_DIRECTIONS FOR THIS TASK_. Using the data beneath this instruction, retype only the lines from the one that contains "extrude(amount=support_thickness)" down to the one that contains "before = set(bpy.data.objects)", both included, exactly as they appear.

— Begin —

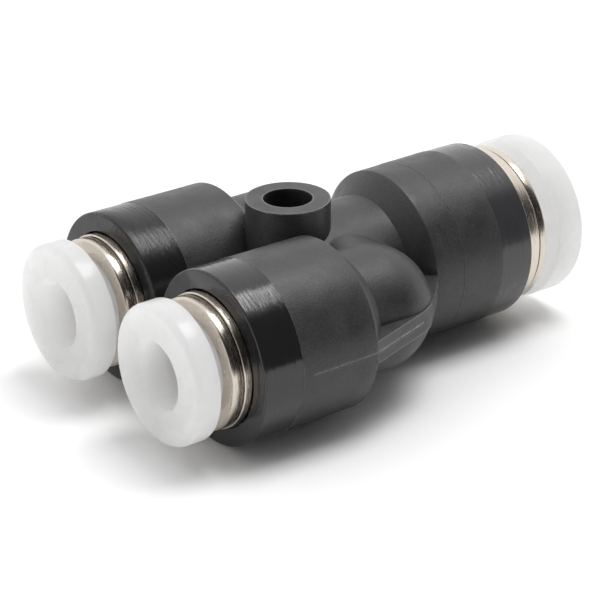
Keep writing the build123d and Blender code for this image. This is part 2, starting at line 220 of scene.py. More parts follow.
def matt_nylon(colours):
    """Glass-filled nylon from a spark-eroded mould: an even fine grain that scatters all gloss."""
    material, tree, output = new_material("nylon_spark_eroded")
    place = add_node(tree, "ShaderNodeTexCoord")
    # Craters of the spark erosion are about 0.08 mm across, drawn a third coarser so that they show.
    grain = add_node(tree, "ShaderNodeTexNoise", {
        "Vector": place.outputs["Object"], "Scale": 1 / (0.11 * MM), "Detail": 2, "Roughness": 0.6})
    # Glass fibres near the skin make it cloudy, in patches of up to 1.4 mm.
    cloud = add_node(tree, "ShaderNodeTexNoise", {
        "Vector": place.outputs["Object"], "Scale": 1 / (1.4 * MM), "Detail": 3, "Roughness": 0.6})
    speckle = add_node(tree, "ShaderNodeMapRange", {
        "Value": grain.outputs["Fac"], **NOISE, "To Min": 0.6, "To Max": 1.4})
    tint = add_node(tree, "ShaderNodeMapRange", {
        "Value": cloud.outputs["Fac"], **NOISE, "To Min": 0.85, "To Max": 1.15})
    # Convex edges get a painted highlight: their colour is made up to 2.2 times paler, for the light line
    # that rounded edges catch. They are also smoother, as they were packed hard into the mould's corners.
    inside = add_node(
        tree, "ShaderNodeAmbientOcclusion", {"Distance": 0.12 * MM}, inside=True, only_local=True, samples=6)
    edge = add_node(tree, "ShaderNodeMapRange", {
        "Value": inside.outputs["AO"], "From Min": 0.985, "From Max": 0.85, "To Min": 0, "To Max": 1})
    painted_edge_highlight = add_node(tree, "ShaderNodeMapRange", {
        "Value": edge.outputs["Result"], "To Min": 1, "To Max": 2.2})
    both = add_node(tree, "ShaderNodeMath", {
        0: speckle.outputs["Result"], 1: tint.outputs["Result"]}, operation="MULTIPLY")
    whole = add_node(tree, "ShaderNodeMath", {
        0: both.outputs["Value"], 1: painted_edge_highlight.outputs["Result"]}, operation="MULTIPLY")
    shade = add_node(tree, "ShaderNodeVectorMath", {
        0: tuple(colours.nylon_matt), "Scale": whole.outputs["Value"]}, operation="SCALE")
    rough = add_node(tree, "ShaderNodeMapRange", {
        "Value": cloud.outputs["Fac"], **NOISE, "To Min": 0.38, "To Max": 0.54})
    smoother = add_node(tree, "ShaderNodeMath", {
        0: edge.outputs["Result"], 1: -0.28, 2: rough.outputs["Result"]}, operation="MULTIPLY_ADD")
    bump = add_node(tree, "ShaderNodeBump", {
        "Height": grain.outputs["Fac"], "Strength": 1, "Distance": 0.016 * MM})
    shader = add_node(tree, "ShaderNodeBsdfPrincipled", {
        "Base Color": shade.outputs["Vector"], "Roughness": smoother.outputs["Value"],
        "Normal": bump.outputs["Normal"], "IOR": 1.55})
    tree.links.new(shader.outputs[0], output.inputs[0])
    return material


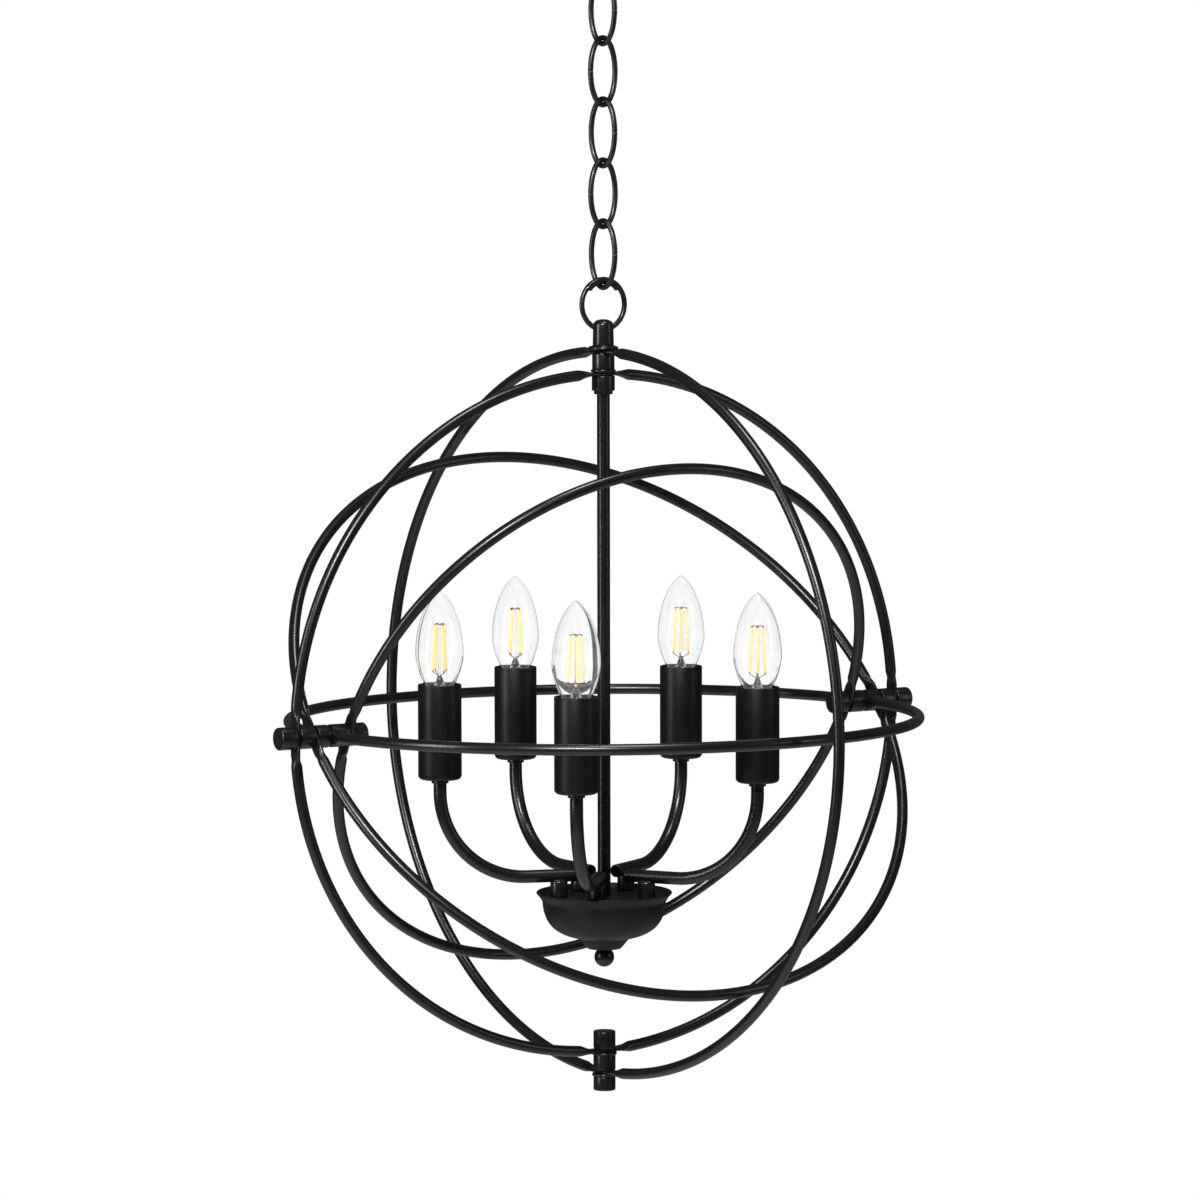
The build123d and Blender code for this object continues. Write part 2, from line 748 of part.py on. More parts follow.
def socket_sleeve(plane):
    outer, inner = sleeve_diameter / 2, sleeve_diameter / 2 - sleeve_wall
    hole = round_hole(arm_tube, tube_sides)
    outline = [
        (hole, 0),
        (outer - sleeve_bevel, 0),
        (outer, sleeve_bevel),
        (outer, sleeve_length),
        (inner, sleeve_length),
        (inner, sleeve_floor),
        (hole, sleeve_floor),
    ]
    return faceted(plane, outline, sleeve_sides, hollow=True)


def sleeve_washer(plane):
    outer, hole = sleeve_washer_diameter / 2, round_hole(arm_tube, tube_sides)
    height = -sleeve_washer_height
    outline = [(hole, 0), (outer, 0), (outer, height), (hole, height)]
    return faceted(plane, outline, tube_sides, hollow=True)


glass_foot = glass_outline[0][1]
holder_length = sleeve_length - arm_end_rise + glass_foot - 2 * fit
holder_bore_depth = bulb_base_length + bulb_base_room


def lampholder(plane):
    bore = bulb_base_diameter / 2 + bulb_base_play
    outline = [
        (bore, holder_length - holder_bore_depth),
        (bore, holder_length),
        (holder_diameter / 2, holder_length),
        (holder_diameter / 2, 0),
    ]
    return faceted(plane, outline, turned_sides)


def bulb_base(plane):
    start = plane.offset(glass_foot - fit - bulb_base_length)
    return pin_between(start, bulb_base_length, bulb_base_diameter)


glass_inside = [(radius - glass_wall, height) for radius, height in glass_outline[1:-1:2]]


def glass_envelope(plane):
    """Thin glass in the shape of a candle's flame, sealed at its foot."""
    with BuildPart() as glass:
        add(faceted(plane, glass_outline, glass_sides))
        add(faceted(plane, glass_inside, glass_sides), mode=Mode.SUBTRACT)
    return glass.part


def glass_stem(plane):
    """Foot of glass inside the bulb, drawn out to the rod that carries the filaments."""
    foot, rod = glass_stem_diameter / 2, glass_rod_diameter / 2
    start = glass_inside[0][1] + fit
    top = filament_start + filament_length
    outline = [(foot, start), (rod, start + glass_stem_flare), (rod, top)]
    return faceted(plane, outline, tube_sides)


def filaments(plane):
    """Four sticks, joined at their tops by the crossed wires on the glass rod."""
    top = filament_start + filament_length
    with BuildPart() as sticks:
        with BuildSketch(plane.offset(filament_start)):
            with PolarLocations(filament_spread, 4):
                Rectangle(filament_size, filament_size)
        extrude(amount=filament_length)
        with BuildSketch(plane.offset(top)):
            Rectangle(2 * filament_spread + filament_size, filament_size)
            Rectangle(filament_size, 2 * filament_spread + filament_size)
        extrude(amount=support_thickness)
    return sticks.part


save(at_each_lamp(socket_sleeve, sleeve_z), "socket_sleeves")
save(at_each_lamp(sleeve_washer, sleeve_z - fit), "sleeve_washers")
save(at_each_lamp(lampholder, sleeve_z + arm_end_rise + fit), "lampholders")
save(at_each_lamp(bulb_base, sleeve_top_z), "bulb_bases")
save(at_each_lamp(glass_stem, sleeve_top_z), "bulb_stems")
save(at_each_lamp(filaments, sleeve_top_z), "bulb_filaments")
for number, azimuth in enumerate(arm_azimuths, start=1):
    save(glass_envelope(around(azimuth, arm_reach, sleeve_top_z)), f"bulb_glass_{number}")
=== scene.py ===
from math import acos, cos, exp, pi, radians, sin, sqrt

import bmesh
import bpy
from mathutils import Matrix, Vector


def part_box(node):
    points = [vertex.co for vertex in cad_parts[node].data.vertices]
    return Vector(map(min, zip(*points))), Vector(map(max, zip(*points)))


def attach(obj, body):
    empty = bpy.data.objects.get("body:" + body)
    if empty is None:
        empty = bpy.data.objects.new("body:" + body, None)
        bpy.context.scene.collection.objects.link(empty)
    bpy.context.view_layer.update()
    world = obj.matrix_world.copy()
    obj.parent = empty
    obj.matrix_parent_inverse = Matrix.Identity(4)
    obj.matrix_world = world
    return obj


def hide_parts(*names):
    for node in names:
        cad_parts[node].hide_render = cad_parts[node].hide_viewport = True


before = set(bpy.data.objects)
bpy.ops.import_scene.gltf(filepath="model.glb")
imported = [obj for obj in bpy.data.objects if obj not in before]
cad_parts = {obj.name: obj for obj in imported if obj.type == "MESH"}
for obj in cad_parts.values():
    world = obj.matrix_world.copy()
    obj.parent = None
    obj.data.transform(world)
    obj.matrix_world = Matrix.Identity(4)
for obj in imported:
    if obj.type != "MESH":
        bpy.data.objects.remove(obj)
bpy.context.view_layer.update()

# The chandelier is in millimetres, as in the CAD part, and Form.make turns it into metres.
# The lights and the floor are in metres.
MM = 0.001
AXIS_X, AXIS_Z = Vector((1, 0, 0)), Vector((0, 0, 1))


def middle_of(node):
    """Middle of a CAD node's box, in millimetres."""
    low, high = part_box(node)
    return (low + high) / 2 / MM


orb = middle_of("inner_pin_caps")


def at(origin, z_dir=AXIS_Z, x_dir=AXIS_X):
    """Matrix of a place whose Z is the turning axis of what stands there."""
    z = Vector(z_dir).normalized()
    if abs(z.dot(x_dir)) > 0.99:
        x_dir = AXIS_Z if abs(z.z) < 0.9 else AXIS_X
    x = (Vector(x_dir) - z * z.dot(x_dir)).normalized()
    y = z.cross(x)
    m = Matrix((x, y, z)).transposed().to_4x4()
    m.translation = Vector(origin)
    return m


def upright(z):
    """Place at a height of the chandelier's upright axis."""
    return at(Vector((0, 0, z)))


def level(angle):
    """Level direction at an angle from +X, in radians."""
    return Vector((cos(angle), sin(angle), 0))


def mix(a, b, share):
    return a + (b - a) * share


def eased_step(t):
    t = min(1, max(0, t))
    return t * t * (3 - 2 * t)


# ---------------------------------------------------------------- mesh building
class Form:
    """Points and faces of one piece."""

    def __init__(self):
        self.points, self.faces = [], []

    def skin(self, rows, closed=False, ends=True):
        """Surface through rows of points; a row of one point is a pole."""
        starts = []
        for row in rows:
            starts.append(len(self.points))
            self.points += row
        pairs = list(zip(range(len(rows)), range(1, len(rows))))
        if closed:
            pairs.append((len(rows) - 1, 0))
        for a, b in pairs:
            na, nb, sa, sb = len(rows[a]), len(rows[b]), starts[a], starts[b]
            for i in range(max(na, nb)):
                j = (i + 1) % max(na, nb)
                if na == 1:
                    self.faces.append((sa, sb + i, sb + j))
                elif nb == 1:
                    self.faces.append((sa + i, sb, sa + j))
                else:
                    self.faces.append((sa + i, sb + i, sb + j, sa + j))
        if ends and not closed:
            for k in (0, -1):
                if len(rows[k]) > 2:
                    self.faces.append(tuple(range(starts[k], starts[k] + len(rows[k]))))

    def turned(self, place, outline, segments=48, closed=False):
        """Turned form round a place's Z, from (radius, height) points."""
        rows = []
        for radius, height in outline:
            if radius < 1e-6:
                rows.append([place @ Vector((0, 0, height))])
                continue
            turns = [2 * pi * i / segments for i in range(segments)]
            rows.append([place @ Vector((radius * cos(t), radius * sin(t), height)) for t in turns])
        self.skin(rows, closed, ends=not closed)

    def swept(self, stations, side_dir, section, closed=False):
        """Section along a flat path; a station is (point, tangent, size for the section)."""
        rows = []
        for point, tangent, size in stations:
            outward = tangent.cross(side_dir).normalized()
            rows.append([point + outward * a + side_dir * b for a, b in section(size)])
        self.skin(rows, closed)

    def make(self, name, look, body, *nodes, sharp=40):
        """The piece, riding on its body in place of the CAD nodes."""
        mesh = bpy.data.meshes.new(name)
        mesh.from_pydata([p * MM for p in self.points], [], self.faces)
        bm = bmesh.new()
        bm.from_mesh(mesh)
        bmesh.ops.recalc_face_normals(bm, faces=bm.faces)
        bm.to_mesh(mesh)
        bm.free()
        mesh.shade_smooth()
        mesh.set_sharp_from_angle(angle=radians(sharp))
        obj = bpy.data.objects.new(name, mesh)
        bpy.context.scene.collection.objects.link(obj)
        mesh.materials.append(looks[look])
        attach(obj, body)
        if nodes:
            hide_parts(*nodes)
        return obj


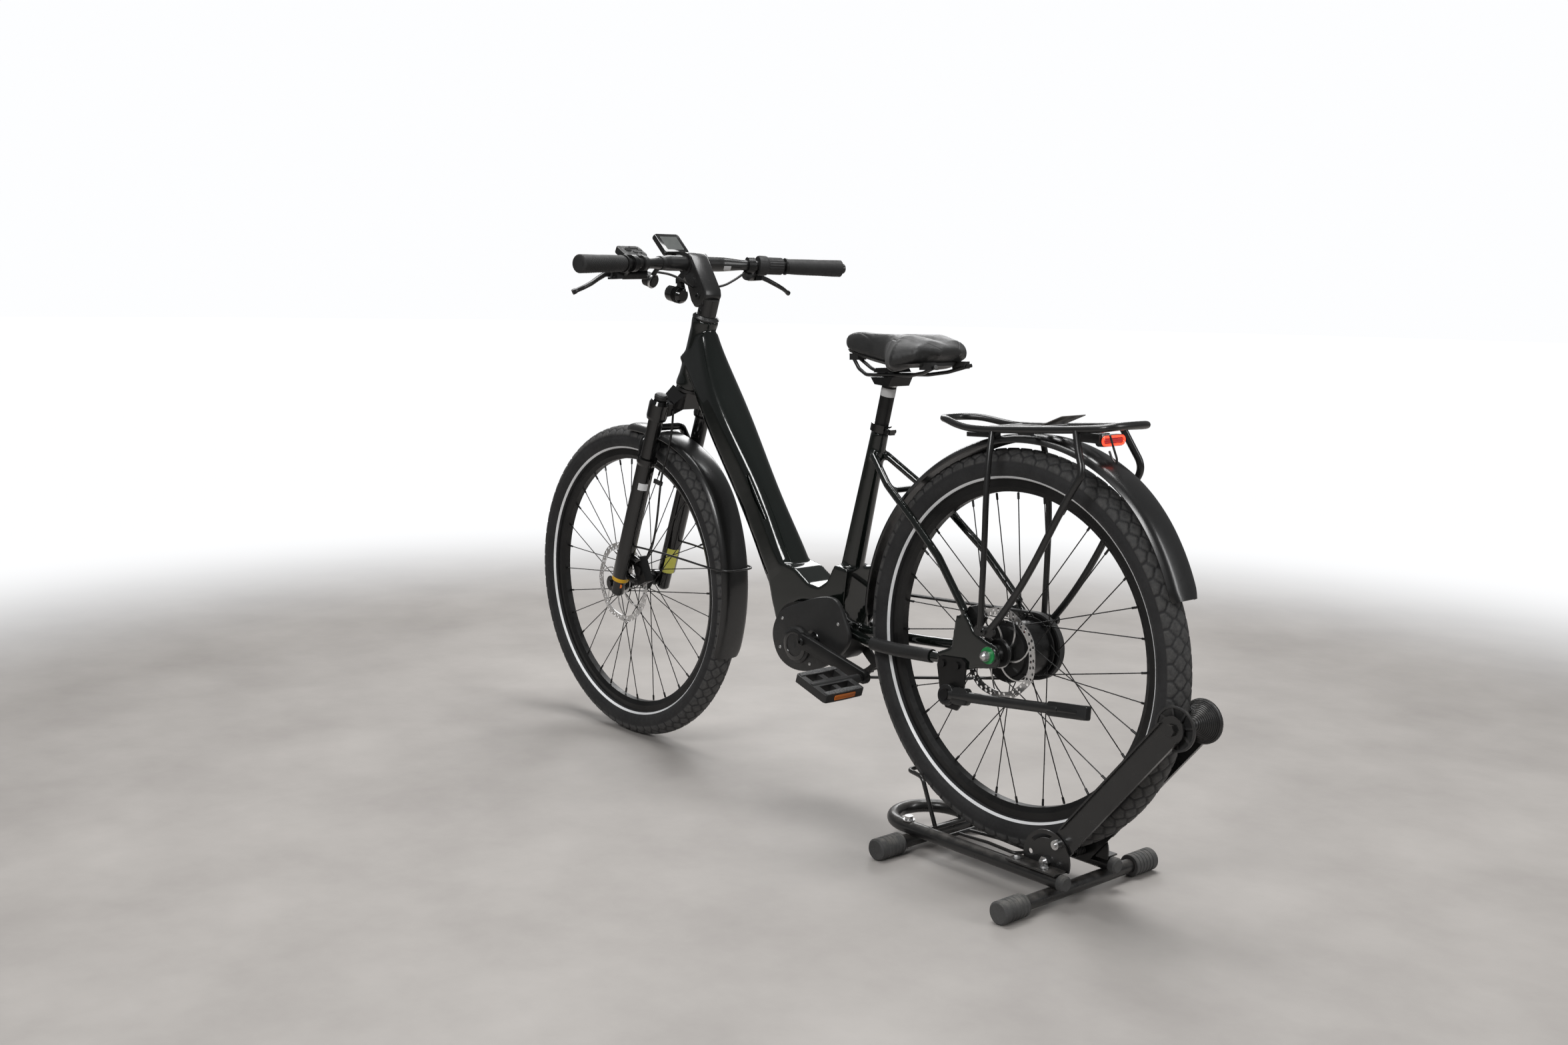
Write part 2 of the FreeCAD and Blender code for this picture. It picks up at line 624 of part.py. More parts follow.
def rear_caliper():
    return [caliper(REAR_CALIPER, REAR_HUB, REAR_ROTOR_Y, REAR_ROTOR_R, (56.0, 30.0), (13.0, 12.5), 1.2)]


def rear_axle():
    axle = ycyl(REAR_HUB, 5.0, -94.0, 94.0)
    nut = turned([(5.0, 0), (13.0, 0), (13.0, 1.5), (9.5, 1.6), (9.5, 9.0), (7.0, 15.0), (3.0, 18.0),
                  (0, 18.2), (0, 15.0), (5.0, 15.0)],
                 (0, 79.0, 350), (0, 100.0, 350))
    washer = ring((0, 76.1, 350), (0, 79.0, 350), 15.0, 5.0)
    return [joined([axle] + both(nut) + both(washer))]


KICK_PIVOT = (84.0, 80.0, 268.0)
KICK_LEAN = math.radians(12.0)


def kick_axis(d):
    """Point d outboard of the kickstand's pivot along its leaning pin."""
    return (KICK_PIVOT[0], KICK_PIVOT[1] + d * math.cos(KICK_LEAN), KICK_PIVOT[2] + d * math.sin(KICK_LEAN))


def kickstand_bracket():
    plate = prism([(50, 330), (60, 336), (112, 334), (118, 318), (110, 262), (98, 244), (72, 242),
                   (60, 256)], 76.2, 81.0)
    boss = cyl(kick_axis(-6.0), kick_axis(5.0), 18.0)
    boss = boss.cut(box((0, 200), (60, 76.2), (200, 400)))
    pin = cyl(kick_axis(0.0), kick_axis(20.5), 6.0)
    head = cyl(kick_axis(18.0), kick_axis(21.5), 9.5)
    bolts = [joined([ycyl(p, 4.0, 81.0, 83.0), ycyl(p, 6.5, 81.1, 85.0)]) for p in ((70, 322), (104, 322))]
    return [joined([plate, boss, pin, head] + bolts)]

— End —

_ANSWER IN FULL_.
        extrude(amount=support_thickness)
    return sticks.part


save(at_each_lamp(socket_sleeve, sleeve_z), "socket_sleeves")
save(at_each_lamp(sleeve_washer, sleeve_z - fit), "sleeve_washers")
save(at_each_lamp(lampholder, sleeve_z + arm_end_rise + fit), "lampholders")
save(at_each_lamp(bulb_base, sleeve_top_z), "bulb_bases")
save(at_each_lamp(glass_stem, sleeve_top_z), "bulb_stems")
save(at_each_lamp(filaments, sleeve_top_z), "bulb_filaments")
for number, azimuth in enumerate(arm_azimuths, start=1):
    save(glass_envelope(around(azimuth, arm_reach, sleeve_top_z)), f"bulb_glass_{number}")
=== scene.py ===
from math import acos, cos, exp, pi, radians, sin, sqrt

import bmesh
import bpy
from mathutils import Matrix, Vector


def part_box(node):
    points = [vertex.co for vertex in cad_parts[node].data.vertices]
    return Vector(map(min, zip(*points))), Vector(map(max, zip(*points)))


def attach(obj, body):
    empty = bpy.data.objects.get("body:" + body)
    if empty is None:
        empty = bpy.data.objects.new("body:" + body, None)
        bpy.context.scene.collection.objects.link(empty)
    bpy.context.view_layer.update()
    world = obj.matrix_world.copy()
    obj.parent = empty
    obj.matrix_parent_inverse = Matrix.Identity(4)
    obj.matrix_world = world
    return obj


def hide_parts(*names):
    for node in names:
        cad_parts[node].hide_render = cad_parts[node].hide_viewport = True


before = set(bpy.data.objects)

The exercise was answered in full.